Carrón, a certa altura, falou da virgindade como “a autêntica esperança para os casados: é a raiz da possibilidade de viver o casamento sem pretensão e sem ilusão”. Teresa conta da amplitude que isso atinge em sua vida. “O que sempre me marcou muito é que todos são chamados à virgindade. Temos um caminho juntos, mas o outro, é o outro, cada um tem suas particularidades. E fui aprendendo a amá-lo desse jeito. Isso extrapola o casamento, porque eu aprendo a viver isso com tudo: no trabalho, com o dinheiro, agora com o filho. Aprendemos isso fazendo um caminho dentro da igreja. E isso tudo é fruto do sim inicial”.
A companhia tem uma participação importante nesse caminho. “Sabemos que sempre teremos rostos para olhar, pois, dentro da nossa companhia, sempre vai ter alguém que vai quebrar nossos esquemas”. E Teresa finaliza. “O Senhor nos deu sempre um coração para que disséssemos sim. Pedimos para que possamos dizer sempre sim, apesar da incerteza ou medo que possamos ter”.

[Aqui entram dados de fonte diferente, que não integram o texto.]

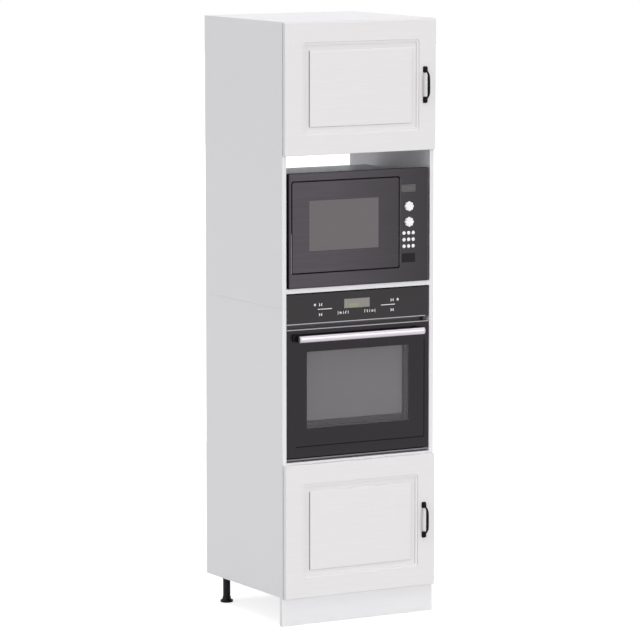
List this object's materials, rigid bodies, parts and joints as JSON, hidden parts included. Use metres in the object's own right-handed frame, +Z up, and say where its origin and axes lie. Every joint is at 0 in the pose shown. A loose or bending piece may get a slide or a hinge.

EXPERIÊNCIAS DO ALÉM-MAR. Giovanna e Giuseppe vivem em Abbiategrasso, perto de Milão, e em breve vão comemorar quarenta anos de casamento. O Senhor lhes deu quatro filhos naturais, uma filha adotiva e a experiência de várias adoções temporárias. “Isso não fazia parte dos nossos projetos quando nos casamos”, diz Giovanna. “Juntos havíamos decidido que eu ficaria em casa. Depois seguimos o que o Senhor foi colocando em nosso caminho. Aquela noite, ouvindo padre Carrón no Centro Cultural, eu repassei esses anos de vida conjugal a partir das palavras que Dom Giussani nos disse durante a homilia no dia do casamento: ‘Estejam certos da história que estão para começar, porque o Cristo que vocês encontraram é fiel. Nesse gesto que vocês estão fazendo, Ele lhes pede: Ajudem-me a estar presente no mundo’. Carrón definiu os esposos como ‘dois sujeitos humanos, um eu e um tu, um homem e uma mulher, que decidem caminhar juntos na direção do destino, rumo à felicidade’. Todo dia precisamos nos lembrar de que o outro é diferente. O exemplo mais concreto disso são os filhos. Quando, sobre um mesmo assunto – como sair ou não de moto – eu penso de um jeito e ele de outro, o que fazer diante desta diversidade de julgamento? Podemos tentar puxá-lo para o nosso lado ou parar um pouco, olhar em seus olhos, como um Outro o faz. A diversidade se torna, então, uma riqueza. Isso me tornou criativa, no sentido de que, olhando o outro, a gente muda, coloca em jogo a própria liberdade. Isso acontece todo dia”. Uma vida em contínuo movimento. “É isso mesmo!”, diz Giuseppe. “É muito interessante. Depois de quarenta anos juntos, eu presto cada vez mais atenção nela, porque ela me revela, me põe em movimento, em relação ao ponto que está na base da nossa relação: seguir Cristo. Ainda estamos caminhando, fazemos companhia um ao outro a respeito da coisa mais importante que aconteceu conosco”.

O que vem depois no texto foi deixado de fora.